Clean Transportation:

  • Invests in the technology and infrastructure needed to electrify and substantially reduce emissions from the transportation sector, which is the largest source of greenhouse gas pollution in the U.S.
  • Authorizes over $36 billion for transportation electrification, including through grants and rebates to deploy electric vehicles and related charging infrastructure.
  • Authorizes $650 million to deploy low- and zero-emissions school buses, $375 million for the Clean Cities Coalition Program, and $2.5 billion for the Diesel Emissions Reduction Act.
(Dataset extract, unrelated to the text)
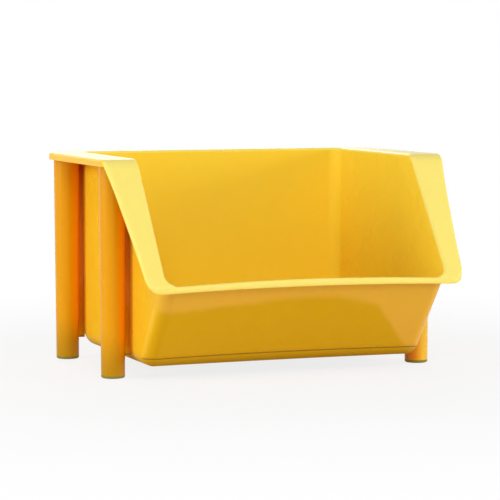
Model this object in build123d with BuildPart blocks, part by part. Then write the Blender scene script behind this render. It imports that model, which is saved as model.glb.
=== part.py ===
# Open-front produce bin: a moulded hopper tub with a wide rim, carried by four tapered round legs.
# Millimetres. X runs across the bin, the open front faces -Y, Z is up and the floor is Z = 0.
import os
from math import atan, cos, hypot, radians, sin, tan

from build123d import *

os.makedirs("parts", exist_ok=True)

# Overall sizes
width = 600.0
depth = 476.0
height = 356.0
front_y = -depth / 2
back_y = depth / 2

# Rim flange: flat at the back and sides, then it dives forward and down to the lip
slope_angle = 37.0          # from vertical
lip_height = 162.0          # where the slope meets the front plane
rim_wall = 3.5              # flange plate
skirt_wall = 3.0            # turned-down edge
skirt_depth = 12.5          # edge of the flat rim, from its face
slope_skirt_depth = 6.0     # edge of the sloping rim and the lip, square to its face
lip_crown = 4.5             # the lip rises this much at its middle
bend_radius = 34.0          # where the rim turns from flat to sloped
rim_edge_radius = 5.0       # rolled outer edge
opening_edge_radius = 4.5
rim_rear_radius = 30.0      # plan corners at the back
shoulder_rear = 18.0        # the rim starts to narrow this far behind the bend
shoulder_front = 13.0       # and has narrowed by shoulder_inset this far in front of it
shoulder_inset = 6.0
lip_narrowing = 27.5        # the rim is this much narrower on each side at the lip
side_bow = 1.5              # its tapering sides curve in by this much
side_end_run = 0.12         # run of the sides per millimetre where they meet the lip's corners
lip_corner_x = 31.0         # plan corners at the lip
lip_corner_y = 20.0

# Legs, in the room between the tub and the rim's turned-down edge
leg_top_radius = 22.0
leg_foot_radius = 19.4
leg_skirt_gap = 4.5
leg_tub_gap = 5.0
leg_bend_gap = 0.35         # behind the start of the bend
rear_leg_gap = 5.5          # in front of the rear edge
leg_wall = 3.5
foot_thickness = 5.0
leg_top_z = height - rim_wall
leg_x = width / 2 - skirt_wall - leg_skirt_gap - leg_top_radius

# Tub
wall = 3.5
half_tub = leg_x - leg_top_radius - leg_tub_gap     # at the top
tub_bottom = 23.5
floor_thickness = 3.5
front_wall_angle = 38.9     # from vertical
front_wall_gap = 9.5        # from the front plane to the front wall's ends, at the lip's underside
front_wall_bow = 8.5        # the middle of the front wall lies this much further back
back_wall_gap = 15.5        # from the outside of the back wall to the back of the rim
back_wall_draft = 0.5       # degrees
side_wall_draft = 0.1
front_foot_radius = 24.0
back_foot_radius = 32.0
tub_corner_radius = 22.0

# Webs between the tub and the legs
web_thickness = 6.0
web_rise = 12.2             # from the bottom of the tub
web_bottom = tub_bottom + web_rise
groove_depth = 1.5
groove_play = 0.2

# Fastening of the legs
spigot_length = 25.0
spigot_wall = 3.0
plug_play = 0.3
screw_drop = 16.5           # from the top of the leg
screw_z = leg_top_z - screw_drop
shank_radius = 1.75
pilot_play = 0.05
leg_hole_radius = 2.2
screw_length = 11.0
head_radius = 4.0
head_height = 2.6
seat_play = 0.6
seat_depth = 0.5
drive_width = 1.2
drive_depth = 1.3

# Foot caps
plug_length = 20.0
plug_wall = 2.5
foot_edge_radius = 3.0

slope_tan = tan(radians(slope_angle))
slope_cos = cos(radians(slope_angle))
wall_tan = tan(radians(front_wall_angle))
wall_cos = cos(radians(front_wall_angle))
wall_sin = sin(radians(front_wall_angle))
bend_y = front_y + (height - lip_height) * slope_tan
flat_start_y = bend_y + bend_radius * tan(radians(45 - slope_angle / 2))
lip_underside_z = lip_height - slope_skirt_depth / sin(radians(slope_angle))
front_wall_foot_y = front_y + front_wall_gap + (lip_underside_z - tub_bottom) * wall_tan
half_hollow = half_tub - wall
front_leg_y = flat_start_y + leg_bend_gap + leg_top_radius
rear_leg_y = back_y - skirt_wall - rear_leg_gap - leg_top_radius
leg_taper = (leg_top_radius - leg_foot_radius) / leg_top_z
leg_spots = {
    "front_left": (-leg_x, front_leg_y),
    "front_right": (leg_x, front_leg_y),
    "rear_left": (-leg_x, rear_leg_y),
    "rear_right": (leg_x, rear_leg_y),
}
spare = width / 20          # cutting and trimming bodies reach this far past the piece


def slope_y(z, drop):
    """Y of the sloping rim at height z, on the plane lying drop below its face."""
    return bend_y - (height - z) * slope_tan + drop / slope_cos


def slope_z(y, drop):
    """Height of the sloping rim at y, on the plane lying drop below its face."""
    return height - (bend_y - y + drop / slope_cos) / slope_tan


def wall_y(z, inset):
    """Y of the leaning front wall's ends at height z, inset behind its outer face."""
    return front_wall_foot_y - (z - tub_bottom) * wall_tan + inset / wall_cos


def bowed_wall_y(x, z, inset):
    """Y of the leaning front wall at any x."""
    return wall_y(z, inset) + front_wall_bow * (1 - (x / half_tub) ** 2)


def back_wall_y(z, inset):
    """Y of the back wall at height z, inset inside its outer face."""
    return back_y - back_wall_gap - (height - z) * tan(radians(back_wall_draft)) - inset


def half_at(z, inset):
    """Half width of the tub at height z, inset inside its outer faces."""
    return half_tub - (height - z) * tan(radians(side_wall_draft)) - inset


def leg_radius(z):
    """Outside radius of a leg at height z."""
    return leg_foot_radius + z * leg_taper


def rim_corner(drop):
    """Point where the flat and the sloping rim meet, drop below the face."""
    return (slope_y(height - drop, drop), height - drop)


# Plan of the rim
lip_half = width / 2 - lip_narrowing
lip_end_x = lip_half - lip_corner_x
crown_y = lip_crown * slope_tan
lip_turn = 2 * atan(crown_y / lip_end_x)
shoulder_y = bend_y - shoulder_front
side_end_y = front_y + lip_corner_y


def rim_outline(inset):
    """Plan of the rim's outer edge, moved in by inset."""
    side_x = width / 2 - inset
    rear_y = back_y - inset
    corner_y = back_y - rim_rear_radius
    rear_x = width / 2 - rim_rear_radius
    shoulder_x = side_x - shoulder_inset
    narrow_x = lip_half - inset
    lip_y = front_y + inset
    with BuildSketch() as plan:
        with BuildLine():
            with BuildLine() as one_side:
                Line((side_x, bend_y + shoulder_rear), (side_x, corner_y))
                RadiusArc((rear_x, rear_y), (side_x, corner_y), rim_rear_radius - inset)
                Spline(
                    (side_x, bend_y + shoulder_rear),
                    (shoulder_x, shoulder_y),
                    ((shoulder_x + narrow_x) / 2 - side_bow, (shoulder_y + side_end_y) / 2),
                    (narrow_x, side_end_y),
                    tangents=((0, -1), (-side_end_run, -1)),
                )
                Spline(
                    (narrow_x, side_end_y),
                    (lip_end_x + (narrow_x - lip_end_x) * 0.78, lip_y + (side_end_y - lip_y) * 0.26),
                    (lip_end_x, lip_y),
                    tangents=((-side_end_run, -1), (-cos(lip_turn), sin(lip_turn))),
                )
            mirror(one_side.line, about=Plane.YZ)
            Line((rear_x, rear_y), (-rear_x, rear_y))
            ThreePointArc((lip_end_x, lip_y), (0, lip_y + crown_y), (-lip_end_x, lip_y))
        make_face()
    return plan.sketch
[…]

Grid Modernization, Cybersecurity, and Supply Chain Security:

  • Includes funding and other measures to modernize the electric grid, such as programs to improve resilience and reliability, enhance cybersecurity, protect critical infrastructure and supply chains, and improve transmission planning.
  • Invests in grid-related projects, including through $3.5 billion in grants for projects that harden the grid against the effects of climate change and improve resilience and security.
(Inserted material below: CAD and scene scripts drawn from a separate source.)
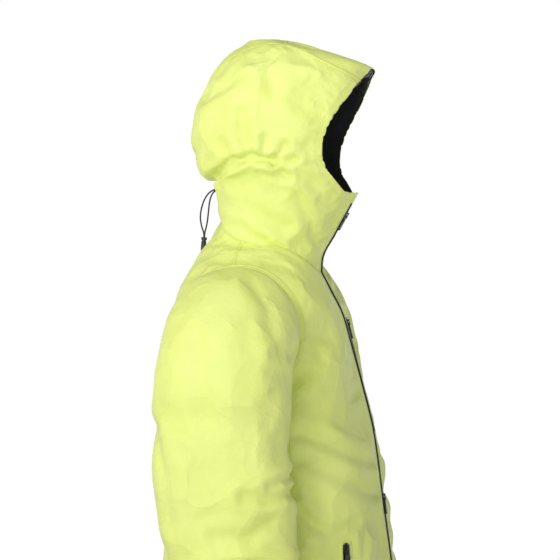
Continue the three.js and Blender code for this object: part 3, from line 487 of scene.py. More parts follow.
def apply_modifiers(piece):
    """Replaces a piece's mesh by what its modifiers make of it."""
    graph = bpy.context.evaluated_depsgraph_get()
    made = bpy.data.meshes.new_from_object(piece.evaluated_get(graph))
    old = piece.data
    piece.modifiers.clear()
    piece.data = made
    made.name = piece.name
    bpy.data.meshes.remove(old)
    return piece


DRAPE_FRAMES = 18


def drape(piece, sewn, growth, cap_mm):
    """Cloth simulation: the fabric grows a little between its seams, and so it buckles into folds.

    sewn holds a weight from 0 to 1 for each vertex; 1 stays where it is.
    """
    scene = bpy.context.scene
    group = piece.vertex_groups.new(name="sewn")
    for k, weight in enumerate(sewn):
        if weight > 0.01:
            group.add([k], float(weight), "REPLACE")
    modifier = piece.modifiers.new("cloth", "CLOTH")
    settings = modifier.settings
    settings.vertex_group_mass = "sewn"
    settings.quality = 6
    settings.mass = 0.2
    settings.tension_stiffness = settings.compression_stiffness = 20
    settings.shear_stiffness = 8
    settings.bending_stiffness = 0.5
    settings.air_damping = 2
    settings.shrink_min = -growth
    settings.effector_weights.gravity = 0
    modifier.collision_settings.use_collision = False
    modifier.point_cache.frame_start = 1
    modifier.point_cache.frame_end = DRAPE_FRAMES
    before = coordinates(piece)
    for number in range(1, DRAPE_FRAMES + 1):
        scene.frame_set(number)
    graph = bpy.context.evaluated_depsgraph_get()
    made = piece.evaluated_get(graph).to_mesh()
    after = np.empty(len(made.vertices) * 3)
    made.vertices.foreach_get("co", after)
    moved = after.reshape(-1, 3) - before
    far = np.linalg.norm(moved, axis=1, keepdims=True)
    cap = cap_mm * MM
    moved *= cap * np.tanh(far / cap) / np.maximum(far, 1e-9)
    piece.modifiers.clear()
    piece.vertex_groups.clear()
    piece.data.vertices.foreach_set("co", (before + moved).ravel())
    scene.frame_set(1)


def as_fabric(piece, thickness_mm=1.1):
    """Smooths a sheet and gives it a thickness: the first material outside, the second inside."""
    smooth = piece.modifiers.new("smooth", "SUBSURF")
    smooth.levels = smooth.render_levels = 1
    apply_modifiers(piece)
    piece["outer_points"] = len(piece.data.vertices)
    solid = piece.modifiers.new("thickness", "SOLIDIFY")
    solid.thickness = thickness_mm * MM
    solid.offset = -1
    solid.material_offset = 1
    solid.use_even_offset = False
    return apply_modifiers(piece)


# ------------------------------------------------------------------ shell: torso


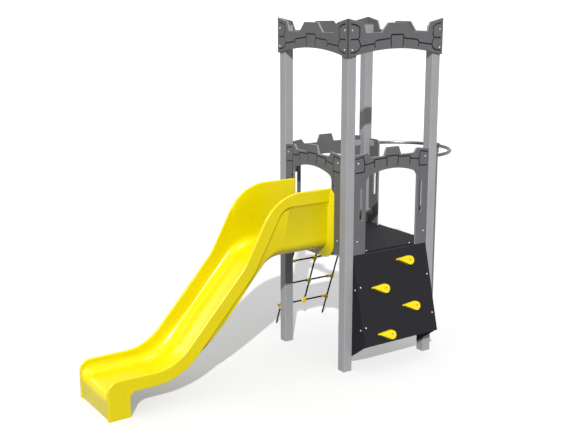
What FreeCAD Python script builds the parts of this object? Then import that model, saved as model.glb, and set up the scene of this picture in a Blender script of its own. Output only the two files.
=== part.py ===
import FreeCAD, Part
import math
import os
import re

import Sketcher

# A castle play tower with a straight slide, a climbing wall, a climbing net and a fireman's pole.
# Millimetres, +Z up. The origin is on the ground at the centre of the tower's four posts.
# The slide leaves towards -Y, the climbing wall is on +X, the net on -X and the pole on +Y.
# A piece of one side is drawn on the slide side and turned about Z to its own side.

Vector = FreeCAD.Vector
SIDE_TURN = {"slide": 0, "wall": 90, "pole": 180, "net": 270}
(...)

Reducing Carbon Pollution and Enhancing Industrial Innovation:

  • Establishes new programs to accelerate the deployment of technologies that reduce emissions from the industrial sector, including $500 million in grants for demonstration projects.
  • Invests in carbon capture, utilization, and storage initiatives, including direct air capture, to significantly reduce net emissions from all sectors of the economy as quickly as possible.
  • Includes a phasedown of the production and consumption of hydrofluorocarbons (HFCs), a highly potent greenhouse gas, by 85 percent over 15 years. Enacting this provision could help avoid up to 0.5 degree Celsius of warming while creating American manufacturing jobs and making U.S. industry more competitive globally. 
  • Establishes a $1.25 billion grant program to prevent methane leaks from the natural gas distribution system and to offset rate increases for low-income communities.